**Material shown**.
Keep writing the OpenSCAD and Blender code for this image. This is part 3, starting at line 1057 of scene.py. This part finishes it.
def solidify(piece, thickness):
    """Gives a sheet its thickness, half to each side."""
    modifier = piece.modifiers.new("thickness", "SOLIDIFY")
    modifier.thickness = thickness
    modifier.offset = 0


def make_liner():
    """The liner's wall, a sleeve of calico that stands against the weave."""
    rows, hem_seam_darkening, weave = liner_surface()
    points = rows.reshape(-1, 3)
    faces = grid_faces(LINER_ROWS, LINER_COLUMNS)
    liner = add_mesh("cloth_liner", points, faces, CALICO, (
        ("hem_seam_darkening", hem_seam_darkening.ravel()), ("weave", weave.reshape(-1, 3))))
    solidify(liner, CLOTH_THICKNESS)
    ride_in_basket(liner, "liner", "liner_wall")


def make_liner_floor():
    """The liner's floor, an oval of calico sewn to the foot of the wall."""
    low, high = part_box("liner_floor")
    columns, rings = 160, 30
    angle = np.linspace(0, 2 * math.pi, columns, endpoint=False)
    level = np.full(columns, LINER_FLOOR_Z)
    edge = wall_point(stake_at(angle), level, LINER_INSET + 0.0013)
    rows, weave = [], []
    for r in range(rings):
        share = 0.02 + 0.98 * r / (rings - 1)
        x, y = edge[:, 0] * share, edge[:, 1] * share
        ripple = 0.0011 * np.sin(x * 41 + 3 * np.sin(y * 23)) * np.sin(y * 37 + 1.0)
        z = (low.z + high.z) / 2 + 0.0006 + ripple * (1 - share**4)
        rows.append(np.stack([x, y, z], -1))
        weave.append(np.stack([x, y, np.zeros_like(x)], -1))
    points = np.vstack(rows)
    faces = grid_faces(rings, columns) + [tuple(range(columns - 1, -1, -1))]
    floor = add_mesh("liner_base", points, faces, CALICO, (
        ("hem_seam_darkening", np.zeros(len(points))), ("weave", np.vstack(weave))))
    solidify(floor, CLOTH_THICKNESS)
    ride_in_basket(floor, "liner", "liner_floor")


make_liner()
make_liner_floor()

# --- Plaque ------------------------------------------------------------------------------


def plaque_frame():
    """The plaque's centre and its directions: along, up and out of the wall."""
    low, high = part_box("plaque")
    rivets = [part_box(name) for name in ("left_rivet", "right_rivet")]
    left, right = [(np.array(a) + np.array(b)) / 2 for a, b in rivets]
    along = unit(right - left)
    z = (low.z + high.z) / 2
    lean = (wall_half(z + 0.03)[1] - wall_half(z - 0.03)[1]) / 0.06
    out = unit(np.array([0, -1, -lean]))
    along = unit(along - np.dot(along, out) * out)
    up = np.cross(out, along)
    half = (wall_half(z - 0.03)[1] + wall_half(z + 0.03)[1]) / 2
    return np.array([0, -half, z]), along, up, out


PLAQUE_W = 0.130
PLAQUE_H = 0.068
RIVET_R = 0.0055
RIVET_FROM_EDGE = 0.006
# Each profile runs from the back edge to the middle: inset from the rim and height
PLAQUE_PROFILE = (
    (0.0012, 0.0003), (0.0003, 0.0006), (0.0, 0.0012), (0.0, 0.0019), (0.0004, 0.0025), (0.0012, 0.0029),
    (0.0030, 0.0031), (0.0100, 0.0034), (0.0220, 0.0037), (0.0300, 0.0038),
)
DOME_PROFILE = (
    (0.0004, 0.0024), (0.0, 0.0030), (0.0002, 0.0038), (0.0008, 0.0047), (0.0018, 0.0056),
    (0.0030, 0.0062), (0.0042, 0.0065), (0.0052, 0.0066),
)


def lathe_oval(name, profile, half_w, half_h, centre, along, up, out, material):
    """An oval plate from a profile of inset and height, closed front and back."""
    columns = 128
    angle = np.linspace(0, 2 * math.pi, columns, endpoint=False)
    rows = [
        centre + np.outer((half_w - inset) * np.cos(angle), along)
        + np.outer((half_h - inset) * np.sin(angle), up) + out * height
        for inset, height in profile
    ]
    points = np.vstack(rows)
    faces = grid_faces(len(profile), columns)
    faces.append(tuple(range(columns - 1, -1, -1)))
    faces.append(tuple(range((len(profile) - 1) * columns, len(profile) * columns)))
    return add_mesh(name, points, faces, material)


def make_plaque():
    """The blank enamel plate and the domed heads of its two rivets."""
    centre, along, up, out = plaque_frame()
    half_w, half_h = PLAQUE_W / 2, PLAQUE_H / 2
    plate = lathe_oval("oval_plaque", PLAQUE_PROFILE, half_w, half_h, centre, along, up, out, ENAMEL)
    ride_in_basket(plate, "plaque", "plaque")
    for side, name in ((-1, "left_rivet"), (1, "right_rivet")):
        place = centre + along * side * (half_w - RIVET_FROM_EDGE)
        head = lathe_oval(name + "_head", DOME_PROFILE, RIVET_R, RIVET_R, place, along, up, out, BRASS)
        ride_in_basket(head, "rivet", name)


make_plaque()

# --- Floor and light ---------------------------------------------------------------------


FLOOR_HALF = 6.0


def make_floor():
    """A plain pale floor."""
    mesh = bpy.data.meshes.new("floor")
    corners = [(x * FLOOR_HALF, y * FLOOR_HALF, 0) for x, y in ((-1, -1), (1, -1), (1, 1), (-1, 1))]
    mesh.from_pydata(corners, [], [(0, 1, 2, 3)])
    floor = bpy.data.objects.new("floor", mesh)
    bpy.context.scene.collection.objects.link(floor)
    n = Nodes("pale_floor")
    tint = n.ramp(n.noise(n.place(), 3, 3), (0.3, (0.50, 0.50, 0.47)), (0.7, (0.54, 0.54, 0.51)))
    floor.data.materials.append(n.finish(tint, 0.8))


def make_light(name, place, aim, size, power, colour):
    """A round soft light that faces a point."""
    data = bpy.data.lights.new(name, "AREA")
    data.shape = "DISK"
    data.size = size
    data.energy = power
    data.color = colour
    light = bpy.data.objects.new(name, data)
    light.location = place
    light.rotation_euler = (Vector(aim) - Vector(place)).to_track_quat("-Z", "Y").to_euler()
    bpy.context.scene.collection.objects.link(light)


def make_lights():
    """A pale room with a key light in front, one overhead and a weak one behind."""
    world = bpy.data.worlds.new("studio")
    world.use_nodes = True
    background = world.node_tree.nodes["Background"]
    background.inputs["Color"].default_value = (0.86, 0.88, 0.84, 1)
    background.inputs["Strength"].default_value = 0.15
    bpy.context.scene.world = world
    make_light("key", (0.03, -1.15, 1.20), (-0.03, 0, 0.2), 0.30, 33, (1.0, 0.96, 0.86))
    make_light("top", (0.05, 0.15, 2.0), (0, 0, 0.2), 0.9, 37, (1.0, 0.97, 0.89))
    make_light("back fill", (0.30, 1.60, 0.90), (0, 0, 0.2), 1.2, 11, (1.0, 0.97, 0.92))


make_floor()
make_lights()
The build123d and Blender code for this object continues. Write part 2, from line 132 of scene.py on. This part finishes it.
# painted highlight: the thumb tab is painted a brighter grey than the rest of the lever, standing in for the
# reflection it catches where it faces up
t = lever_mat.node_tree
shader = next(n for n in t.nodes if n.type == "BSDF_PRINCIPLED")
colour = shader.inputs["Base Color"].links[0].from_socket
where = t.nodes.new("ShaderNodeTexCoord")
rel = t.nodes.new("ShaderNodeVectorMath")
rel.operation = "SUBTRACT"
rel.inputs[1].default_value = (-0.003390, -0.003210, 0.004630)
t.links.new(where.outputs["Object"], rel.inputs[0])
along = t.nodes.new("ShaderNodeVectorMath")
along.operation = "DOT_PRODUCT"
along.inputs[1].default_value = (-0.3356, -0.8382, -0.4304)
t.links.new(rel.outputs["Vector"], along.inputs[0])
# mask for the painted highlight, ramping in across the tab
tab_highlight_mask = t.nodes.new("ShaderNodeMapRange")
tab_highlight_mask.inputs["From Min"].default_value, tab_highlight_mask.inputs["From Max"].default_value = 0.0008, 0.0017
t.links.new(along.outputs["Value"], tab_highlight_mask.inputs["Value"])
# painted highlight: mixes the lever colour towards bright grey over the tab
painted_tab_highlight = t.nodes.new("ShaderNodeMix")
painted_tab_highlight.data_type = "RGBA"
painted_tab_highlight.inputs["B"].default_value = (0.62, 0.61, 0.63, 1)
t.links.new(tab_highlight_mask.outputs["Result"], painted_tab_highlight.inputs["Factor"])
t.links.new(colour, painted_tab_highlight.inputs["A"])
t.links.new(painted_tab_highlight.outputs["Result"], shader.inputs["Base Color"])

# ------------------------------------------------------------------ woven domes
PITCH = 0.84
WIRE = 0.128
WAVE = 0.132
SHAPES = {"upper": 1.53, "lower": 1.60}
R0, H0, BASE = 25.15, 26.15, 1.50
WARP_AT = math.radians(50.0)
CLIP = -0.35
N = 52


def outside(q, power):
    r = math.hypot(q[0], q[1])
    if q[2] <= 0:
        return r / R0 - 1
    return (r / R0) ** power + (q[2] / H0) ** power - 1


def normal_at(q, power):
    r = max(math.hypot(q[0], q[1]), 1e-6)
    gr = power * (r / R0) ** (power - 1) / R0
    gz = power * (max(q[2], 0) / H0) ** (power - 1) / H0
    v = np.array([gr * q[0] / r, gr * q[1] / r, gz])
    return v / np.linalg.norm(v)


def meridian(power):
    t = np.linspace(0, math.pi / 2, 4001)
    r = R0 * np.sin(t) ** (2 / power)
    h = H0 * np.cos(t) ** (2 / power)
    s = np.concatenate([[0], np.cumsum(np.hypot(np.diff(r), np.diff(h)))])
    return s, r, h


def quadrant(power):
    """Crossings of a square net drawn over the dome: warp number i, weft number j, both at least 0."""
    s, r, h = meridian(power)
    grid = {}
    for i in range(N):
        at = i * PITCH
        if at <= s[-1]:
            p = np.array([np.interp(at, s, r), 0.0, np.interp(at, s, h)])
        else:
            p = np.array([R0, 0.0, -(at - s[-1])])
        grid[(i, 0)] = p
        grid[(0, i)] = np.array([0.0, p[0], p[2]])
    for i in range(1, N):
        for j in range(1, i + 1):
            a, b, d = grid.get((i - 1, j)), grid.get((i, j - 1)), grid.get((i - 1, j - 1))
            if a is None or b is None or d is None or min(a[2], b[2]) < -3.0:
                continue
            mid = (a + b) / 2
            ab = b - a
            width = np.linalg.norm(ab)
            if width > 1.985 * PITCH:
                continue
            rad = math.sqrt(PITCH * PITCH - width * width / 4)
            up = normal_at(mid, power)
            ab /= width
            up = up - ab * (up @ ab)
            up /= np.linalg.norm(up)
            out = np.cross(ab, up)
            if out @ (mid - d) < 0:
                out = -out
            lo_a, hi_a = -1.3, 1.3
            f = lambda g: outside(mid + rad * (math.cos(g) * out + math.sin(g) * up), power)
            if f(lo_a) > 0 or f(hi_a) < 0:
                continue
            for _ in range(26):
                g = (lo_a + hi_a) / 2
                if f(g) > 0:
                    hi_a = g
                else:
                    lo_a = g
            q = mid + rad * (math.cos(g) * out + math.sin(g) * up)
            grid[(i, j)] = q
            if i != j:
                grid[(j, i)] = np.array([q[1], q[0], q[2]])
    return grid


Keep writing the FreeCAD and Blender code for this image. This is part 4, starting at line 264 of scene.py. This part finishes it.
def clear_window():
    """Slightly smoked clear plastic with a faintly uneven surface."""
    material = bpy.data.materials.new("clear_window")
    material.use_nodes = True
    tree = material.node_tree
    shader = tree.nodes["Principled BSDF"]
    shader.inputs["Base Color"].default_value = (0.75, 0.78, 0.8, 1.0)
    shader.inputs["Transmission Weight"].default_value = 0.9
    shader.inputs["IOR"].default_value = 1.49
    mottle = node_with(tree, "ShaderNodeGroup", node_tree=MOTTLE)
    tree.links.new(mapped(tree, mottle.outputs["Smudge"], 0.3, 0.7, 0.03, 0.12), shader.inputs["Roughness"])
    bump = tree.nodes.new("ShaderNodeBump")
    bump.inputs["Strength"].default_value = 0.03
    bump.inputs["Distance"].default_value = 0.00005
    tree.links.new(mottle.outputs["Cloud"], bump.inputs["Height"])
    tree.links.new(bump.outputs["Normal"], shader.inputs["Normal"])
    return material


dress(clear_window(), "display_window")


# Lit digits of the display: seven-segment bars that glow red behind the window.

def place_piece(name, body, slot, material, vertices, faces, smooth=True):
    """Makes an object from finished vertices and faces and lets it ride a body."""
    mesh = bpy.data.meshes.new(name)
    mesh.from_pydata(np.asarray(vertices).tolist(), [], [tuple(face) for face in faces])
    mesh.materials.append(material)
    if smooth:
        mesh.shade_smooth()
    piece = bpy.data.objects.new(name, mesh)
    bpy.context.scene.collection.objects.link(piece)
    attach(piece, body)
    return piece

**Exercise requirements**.
Output exactly the lines from the one containing "Keep writing the FreeCAD" through the last line of the entries, both ends included.

**Solution to this exercise**.
Keep writing the FreeCAD and Blender code for this image. This is part 4, starting at line 264 of scene.py. This part finishes it.
def clear_window():
    """Slightly smoked clear plastic with a faintly uneven surface."""
    material = bpy.data.materials.new("clear_window")
    material.use_nodes = True
    tree = material.node_tree
    shader = tree.nodes["Principled BSDF"]
    shader.inputs["Base Color"].default_value = (0.75, 0.78, 0.8, 1.0)
    shader.inputs["Transmission Weight"].default_value = 0.9
    shader.inputs["IOR"].default_value = 1.49
    mottle = node_with(tree, "ShaderNodeGroup", node_tree=MOTTLE)
    tree.links.new(mapped(tree, mottle.outputs["Smudge"], 0.3, 0.7, 0.03, 0.12), shader.inputs["Roughness"])
    bump = tree.nodes.new("ShaderNodeBump")
    bump.inputs["Strength"].default_value = 0.03
    bump.inputs["Distance"].default_value = 0.00005
    tree.links.new(mottle.outputs["Cloud"], bump.inputs["Height"])
    tree.links.new(bump.outputs["Normal"], shader.inputs["Normal"])
    return material


dress(clear_window(), "display_window")


# Lit digits of the display: seven-segment bars that glow red behind the window.

def place_piece(name, body, slot, material, vertices, faces, smooth=True):
    """Makes an object from finished vertices and faces and lets it ride a body."""
    mesh = bpy.data.meshes.new(name)
    mesh.from_pydata(np.asarray(vertices).tolist(), [], [tuple(face) for face in faces])
    mesh.materials.append(material)
    if smooth:
        mesh.shade_smooth()
    piece = bpy.data.objects.new(name, mesh)
    bpy.context.scene.collection.objects.link(piece)
    attach(piece, body)
    return piece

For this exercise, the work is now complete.